El Mercurio Peruano was the official journal of the Sociedad Académica de Amantes del País, an intellectual corporation that a variety of upper-class individuals, inspired by the renovating principles of the French Enlightenment, founded in 1790. Although, as Clément notes, the members tended to be “modern bourgeois,” the Sociedad actually included high bureaucrats, nobles, military knights, and clergymen along with merchants, bankers, landowners, mining entrepreneurs, and manufacturers, among other members of the colonial elite.
In defending their privileged position, the rich creoles made a plea for controlling the Indians and castas who made up the majority of the population and, thus, cooperated with the Spanish monarchy. In this regard it is interesting to observe the creoles’ attitude toward the French Revolution and its radical political agenda, an event that coincided with the publication of El Mercurio Peruano (see pp. 148-52).

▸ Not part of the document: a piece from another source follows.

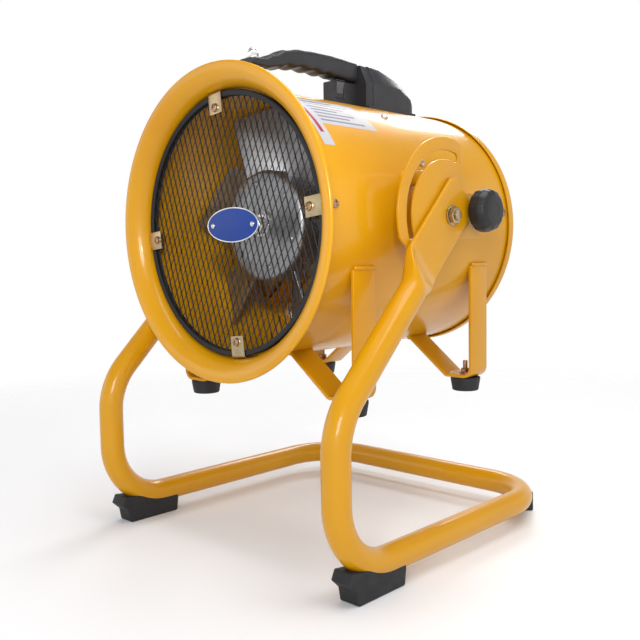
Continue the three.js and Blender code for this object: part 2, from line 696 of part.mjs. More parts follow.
// Circular arc that rounds a corner between two straight runs.
class Bend extends THREE.Curve {
  constructor(corner, before, after, radius) {
    super();
    this.inward = before.clone().sub(corner).normalize();
    this.outward = after.clone().sub(corner).normalize();
    const half = this.inward.angleTo(this.outward) / 2;
    this.setback = radius / Math.tan(half);
    this.radius = radius;
    this.sweep = Math.PI - 2 * half;
    const toCentre = this.inward.clone().add(this.outward).normalize();
    this.centre = corner.clone().addScaledVector(toCentre, radius / Math.sin(half));
    this.start = corner.clone().addScaledVector(this.inward, this.setback);
    this.end = corner.clone().addScaledVector(this.outward, this.setback);
  }

  getPoint(t, target = new THREE.Vector3()) {
    const spoke = this.start.clone().sub(this.centre);
    const travel = this.inward.clone().multiplyScalar(-this.radius);
    const angle = t * this.sweep;
    return target.copy(this.centre)
      .addScaledVector(spoke, Math.cos(angle)).addScaledVector(travel, Math.sin(angle));
  }
}

function roundedPath(points, radii) {
  const path = new THREE.CurvePath();
  let from = points[0];
  for (let i = 1; i < points.length - 1; i += 1) {
    const arc = new Bend(points[i], points[i - 1], points[i + 1], radii[i - 1]);
    path.add(new THREE.LineCurve3(from, arc.start));
    path.add(arc);
    from = arc.end;
  }
  path.add(new THREE.LineCurve3(from, points[points.length - 1]));
  return path;
}

// The sloping arm rises at 45 degrees from the knee to the pivot.
const armAngle = Math.PI / 4;
const kneeZ = pivot.z - (pivot.y - tube.front);
const armPoint = (u, v, x) => vec(
  x, pivot.y + u * Math.cos(armAngle) - v * Math.sin(armAngle),
  pivot.z + u * Math.sin(armAngle) + v * Math.cos(armAngle));

// Flattened end of the tube: round at its lower end, then a flat bar with a rounded tip.
function flattenedArm() {
  const flatX = arm.inner + arm.thickness / 2;
  const stations = [
    // distance from the pivot, half width, half thickness, middle, squareness
    [arm.roundEnd - 8, tube.radius, tube.radius, tube.halfSpan, 2],
    [arm.roundEnd, tube.radius, tube.radius, tube.halfSpan, 2],
    [-92, 18.5, 12.5, 187.5, 2.4], [-82, 23, 7.5, 184, 3.4],
    [arm.flatEnd, arm.halfWidth, arm.thickness / 2, flatX, 8],
    [arm.tip - 8, arm.halfWidth, arm.thickness / 2, flatX, 8],
    [arm.tip - 3.8, arm.halfWidth - 1.2, arm.thickness / 2, flatX, 8],
    [arm.tip - 1.2, arm.halfWidth - 3.8, arm.thickness / 2, flatX, 8],
    [arm.tip, arm.halfWidth - 8, arm.thickness / 2, flatX, 8],
  ];
  const loops = stations.map(([u, halfWidth, halfThickness, x, power]) => {
    const loop = [];
    for (let i = 0; i < 16; i += 1) {
      const t = (i / 16) * 2 * Math.PI + Math.PI / 16;
      const squared = (value) => Math.sign(value) * Math.abs(value) ** (2 / power);
      loop.push(armPoint(
        u, halfWidth * squared(Math.cos(t)), x + halfThickness * squared(Math.sin(t))));
    }
    return loop;
  });
  const hole = rod(
    vec(160, pivot.y, pivot.z), vec(210, pivot.y, pivot.z), pivot.boltRadius + 0.5, 16);
  return cut(loft(loops), hole);
}

function standFrame() {
  const { halfSpan, front, rear, level } = tube;
  const half = [
    armPoint(arm.roundEnd - 4, 0, halfSpan), vec(halfSpan, front, kneeZ),
    vec(halfSpan, front, level), vec(halfSpan, rear, level),
  ];
  const mirrored = half.map((p) => vec(-p.x, p.y, p.z)).reverse();
  const path = roundedPath([...half, ...mirrored],
    [bend.knee, bend.front, bend.corner, bend.corner, bend.front, bend.knee]);
  const section = new THREE.Shape().absarc(0, 0, tube.radius, 0, 2 * Math.PI);
  const run = new THREE.ExtrudeGeometry(section, {
    steps: 68, curveSegments: 5, bevelEnabled: false, extrudePath: path,
  });
  return join(run, flattenedArm(), onSide(-1, flattenedArm()));
}

// Rubber block under the tube, drawn along Y with its stepped nose at the low end.
function standFootBlock() {
  const { height, length } = standFoot;
  const outline = new THREE.Shape([
    new THREE.Vector2(0, FLOOR), new THREE.Vector2(length, FLOOR),
    new THREE.Vector2(length + 3, FLOOR + height + 2), new THREE.Vector2(length, FLOOR + height + 8),
    new THREE.Vector2(-8, FLOOR + height + 18), new THREE.Vector2(-13, FLOOR + height + 8),
    new THREE.Vector2(-3, FLOOR + height - 1),
  ]);
  return extrudeAlongX(outline, -standFoot.halfWidth, 2 * standFoot.halfWidth);
}

// Short rubber block under a rear corner of the tube, along the corner's diagonal tangent.
function cornerFootBlock() {
  const { halfLength, x, y, top } = cornerFoot;
  const low = vec(-halfLength, -standFoot.halfWidth, FLOOR);
  const high = vec(halfLength, standFoot.halfWidth, FLOOR + top);
  return block(low, high).rotateZ(-Math.PI / 4).translate(x, y, 0);
}

function tubeSpace() {
  const { halfSpan, front, rear, level } = tube;
  const path = roundedPath([
    vec(halfSpan, front, level + 140), vec(halfSpan, front, level), vec(halfSpan, rear, level),
    vec(-halfSpan, rear, level), vec(-halfSpan, front, level), vec(-halfSpan, front, level + 140),
  ], [bend.front, bend.corner, bend.corner, bend.front]);
  const section = new THREE.Shape().absarc(0, 0, tube.radius + 1.4, 0, 2 * Math.PI);
  return new THREE.ExtrudeGeometry(section, {
    steps: 80, curveSegments: 6, bevelEnabled: false, extrudePath: path,
  });
}

piece("stand_frame", standFrame(), yellowPaint);
const clearTube = tubeSpace();
SIDES.forEach(([name, side]) => {
  const frontFoot = standFootBlock().translate(tube.halfSpan, standFoot.start, 0);
  piece(`stand_foot_front_${name}`, cut(onSide(side, frontFoot), clearTube), rubber);
  piece(`stand_foot_rear_${name}`, cut(onSide(side, cornerFootBlock()), clearTube), rubber);
});

export default fan;
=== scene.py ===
from math import ceil, copysign, cos, pi, radians, sin, sqrt, tan

import bmesh
import bpy
from mathutils import Matrix, Vector


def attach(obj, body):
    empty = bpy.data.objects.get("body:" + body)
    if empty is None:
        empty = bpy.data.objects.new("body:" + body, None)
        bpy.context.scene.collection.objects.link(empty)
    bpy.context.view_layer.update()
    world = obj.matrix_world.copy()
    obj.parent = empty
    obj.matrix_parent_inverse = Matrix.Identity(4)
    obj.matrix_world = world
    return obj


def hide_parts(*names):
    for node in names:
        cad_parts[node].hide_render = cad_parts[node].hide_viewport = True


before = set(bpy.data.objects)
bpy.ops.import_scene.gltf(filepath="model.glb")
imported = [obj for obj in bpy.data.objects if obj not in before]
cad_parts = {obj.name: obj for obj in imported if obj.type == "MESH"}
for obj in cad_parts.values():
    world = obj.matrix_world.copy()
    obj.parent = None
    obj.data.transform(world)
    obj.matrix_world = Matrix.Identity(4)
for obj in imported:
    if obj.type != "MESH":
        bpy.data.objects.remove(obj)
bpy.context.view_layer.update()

# The fan's own frame, in millimetres: Y along the fan axis from the inlet guard, Z up from the axis.
INLET_TO_ORIGIN = 153.0
AXIS_HEIGHT = 364.0
TO_ROW = Matrix.Scale(0.001, 4) @ Matrix.Translation((0, -INLET_TO_ORIGIN, AXIS_HEIGHT))
FLOOR = -AXIS_HEIGHT
SIDES = (("right", 1), ("left", -1))


def add_object(name, data):
    obj = bpy.data.objects.new(name, data)
    bpy.context.scene.collection.objects.link(obj)
    return obj


# ---- Camera ----

CAMERA_TURNS = (43.694, 4.432, -0.938)  # azimuth, elevation and roll, in degrees
CAMERA_PLACE = (0.691, -0.7367, 0.3284)
LENS = 46.13


def make_camera():
    azimuth, elevation, roll = (radians(v) for v in CAMERA_TURNS)
    back = Vector((
        sin(azimuth) * cos(elevation),
        -cos(azimuth) * cos(elevation),
        sin(elevation)))
    level = Vector((cos(azimuth), sin(azimuth), 0))
    upright = back.cross(level)
    right = cos(roll) * level + sin(roll) * upright
    up = -sin(roll) * level + cos(roll) * upright
    data = bpy.data.cameras.new("camera")
    data.sensor_width = 36
    data.lens = LENS
    data.clip_start = 0.01
    camera = add_object("camera", data)
    camera.matrix_world = (
        Matrix.Translation(CAMERA_PLACE) @ Matrix((right, up, back)).transposed().to_4x4())
    bpy.context.scene.camera = camera


make_camera()


# ---- Materials ----

def set_stops(node, stops):
    """Gives a colour ramp its (position, colour) stops."""
    elements = node.color_ramp.elements
    while len(elements) < len(stops):
        elements.new(0.5)
    for element, (position, colour) in zip(elements, stops):
        element.position = position
        element.color = (*colour, 1.0)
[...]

In several different articles and news items reproduced from abroad, the newspaper declared its opposition to the excesses of the revolution, considering them as sacrilegious and antihuman.
Given this alliance with Spanish governmental interests, it seems difficult to accept Clément’s concluding assertion (p. 263) that the limeño journal disappeared, in 1795, mainly due to the opposition of viceregal officials. Another, and perhaps more suitable, explanation can be found in the financial crisis of the late eighteenth century and rising prices in the local market; more than anything else, these factors probably put an end to the journalistic venture. This and other eventual objections notwithstanding, Jean-Pierre Clément’s study is certainly a masterly contribution and a solid piece of research that leaves the door open to several different interpretations. Given these qualities, there is no doubt that this book will remain a “state of the art” work on El Mercurio Peruano for a long time to come.